A strong year for steel?
Saturday, December 11, 2010
KUALA LUMPUR: After an uneventful year, local steel players can look forward to a better 2011, thanks to the rolling out of 10th Malaysia Plan (10MP) projects.
This year has been characterised by a lacklustre demand and low capacity utilisation on the lack of large infrastructure projects and competition from Chinese imports, as well as squeezed margins due to high feedstock prices.
However, analysts warned that industry players might still face headwinds in the near term given the prevailing high and volatile prices of raw materials. This includes scrap and iron ore pellets.
Perhaps this explains why most research houses are remaining neutral and have yet to turn very bullish on the steel sector.
Much of this year was challenging for steel players, as they had to contend with both weaker demand and higher raw material prices.
The third quarter ended Sept 30, turned out to be the worst in the year for most players, with several such as Kinsteel Bhd and Lion Industries Bhd posting losses.
Kinsteel, for instance, posted a net loss of RM19.36 million in 3QFY10, from a net profit of RM19.79 million a year earlier. This dragged its net profit for the nine-month period to RM11.37 million from RM30.7 million in the first half.
Analysts say local steel millers have probably seen the worst in the third quarter of this year.
They are confident the steel players can look forward to a much better 4Q, and a better 2011.
OSK Research, for example, is expecting an improvement in the coming quarter, especially with selling prices showing signs of recovery.
The research house notes that the price of scrap is back to the US$400 (RM1,250) per tonne level, and steel players are also witnessing more enquiries from traders since early November. However, it says the improvement is nothing to shout about, especially with the unappealing spread between iron ore pellets and hot briquetted iron (HBI) prices, which is expected to persist.
It is worth noting that over the past year spot prices of iron ore have more than doubled.
AmResearch believes that, moving forward, the price of iron ore fines will still strengthen and trade in the band of US$150 to US$170 per tonne until 2012.
“Any potential dip below US$120 per tonne and China’s present short iron ore position would trigger re-stocking and thereby lend support to global prices, in our view,” the research house writes in a recent note.
AmResearch estimates that for every US$10 per tonne increase in the price of iron ore pellets, the earnings per share of companies such as Kinsteel can be eroded by as much as 23%.
Nonetheless, the research house says significant steel orders for Budget 2011 projects as well as the longer-term 10MP would start emerging in 2H2011 at the earliest, allowing selling prices to better match current high iron ore markets.
Another relief is the strength of the ringgit, which helps cushion the higher prices of iron ore traded in US dollars.

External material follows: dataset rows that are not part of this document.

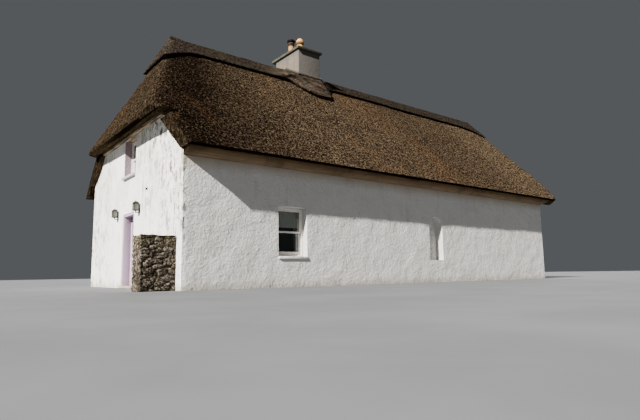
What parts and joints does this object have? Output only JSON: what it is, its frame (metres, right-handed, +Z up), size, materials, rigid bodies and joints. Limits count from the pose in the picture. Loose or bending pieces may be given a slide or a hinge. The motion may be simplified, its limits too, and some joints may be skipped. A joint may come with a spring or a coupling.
{
  "type": "thatched cottage",
  "caption": "Limewashed stone cottage with a half-hipped reed roof and raised ridge cap, gable door that swings inwards, sash windows, chimney, wall lanterns and a rubble pier.",
  "frame": {"origin": "on the ground, at the middle of the walls' plan, on the underside of the ground floor", "axes": "+X along the house from the door gable to the plain gable, +Y from the front wall to the rear wall, +Z up"},
  "size_m": [15.89, 8.245, 8.4309],
  "materials": {
    "limewash": "limewashed rough plaster over rubble masonry",
    "floor_concrete": "trowelled concrete",
    "rubble_stone": "rough rubble stone with pale mortar",
    "chimney_render": "weathered grey render",
    "rough_timber": "sawn timber",
    "pale_timber": "weathered pale timber",
    "reed": "cut reed thatch",
    "sedge": "wrapped sedge thatch",
    "terracotta": "fired clay",
    "cream_clay": "fired cream clay",
    "dark_metal": "blackened",
    "white_joinery": "gloss paint",
    "window_glass": "clear float glass",
    "linen": "plain woven",
    "lavender_joinery": "satin paint",
    "lantern_metal": "weathered metal",
    "lantern_glass": "clear glass",
    "mortar": "lime mortar fillet"
  },
  "bodies": {
    "house": {"front_wall": "limewash", "rear_wall": "limewash", "gable_wall_beside_door_front": "limewash", "gable_wall_beside_door_rear": "limewash", "gable_wall_over_door": "limewash", "plain_gable_wall": "limewash", "ground_floor": "floor_concrete", "chimney_slab": "floor_concrete", "front_window_sill": "floor_concrete", "gable_window_sill": "floor_concrete", "stone_pier": "rubble_stone", "door_threshold": "rubble_stone", "chimney_stack": "chimney_render", "loft_floor": "rough_timber", "roof_frame": "rough_timber", "front_soffit_board": "rough_timber", "rear_soffit_board": "rough_timber", "gable_wall_plate": "pale_timber", "front_thatch": "reed", "rear_thatch": "reed", "hip_thatch": "reed", "ridge_cap": "sedge", "chimney_pot_rear": "terracotta", "chimney_pot_front": "cream_clay", "chimney_cowl": "dark_metal", "gable_tie_boss": "dark_metal", "front_window_frame": "white_joinery", "front_window_upper_sash": "white_joinery", "front_window_lower_sash": "white_joinery", "gable_window_frame": "white_joinery", "gable_window_upper_sash": "white_joinery", "gable_window_lower_sash": "white_joinery", "rear_window_right_frame": "white_joinery", "rear_window_left_frame": "white_joinery", "front_window_upper_glass": "window_glass", "front_window_lower_glass": "window_glass", "gable_window_upper_glass": "window_glass", "gable_window_lower_glass": "window_glass", "rear_window_right_glass": "window_glass", "rear_window_left_glass": "window_glass", "front_window_blind": "linen", "gable_window_curtain": "linen", "door_frame": "lavender_joinery", "lantern_left_body": "lantern_metal", "lantern_right_body": "lantern_metal", "lantern_left_glass": "lantern_glass", "lantern_right_glass": "lantern_glass", "chimney_flaunching": "mortar"},
    "door": {"door_leaf": "lavender_joinery", "door_glass": "window_glass", "door_handle": "dark_metal"}
  },
  "joints": [
    {"name": "door_hinge", "type": "hinge", "parent": "house", "child": "door", "pos_m": [-6.891, 0.4115, 0.06], "axis": [0, 0, 1], "range_deg": [0, 90]}
  ]
}
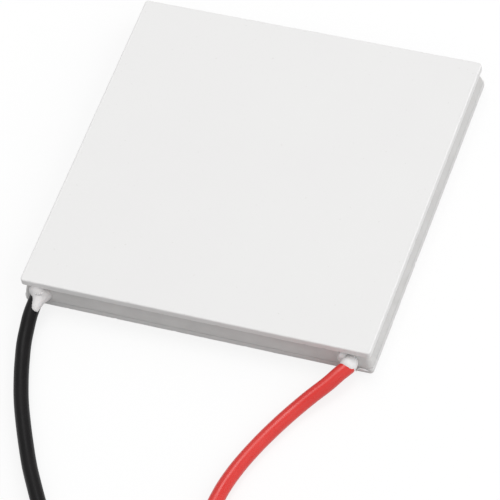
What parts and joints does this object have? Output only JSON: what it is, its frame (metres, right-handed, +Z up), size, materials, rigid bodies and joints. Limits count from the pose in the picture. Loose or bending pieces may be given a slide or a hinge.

Additionally, they note that the expected appreciation of the yuan, albeit a gradual pace, should see local steel players, whether domestically focused or otherwise, facing less competition from Chinese steel dumping.
How big a catalyst is the 10MP?
Large government projects, a hallmark of the administration of former prime minister Tun Dr Mahathir Mohammad, were a major driver of steel demand in the 1990s. The consumption of steel bars in Malaysia rose from one million tonnes in 1993 to 2.5 million tonnes in 1997.
AmResearch says, based on initial estimates, the proposed mass rapid transit (MRT) project in the Klang Valley, for instance, will require a minimum of two million tonnes of long steel — with the bulk of long products needed in the initial tunnelling works.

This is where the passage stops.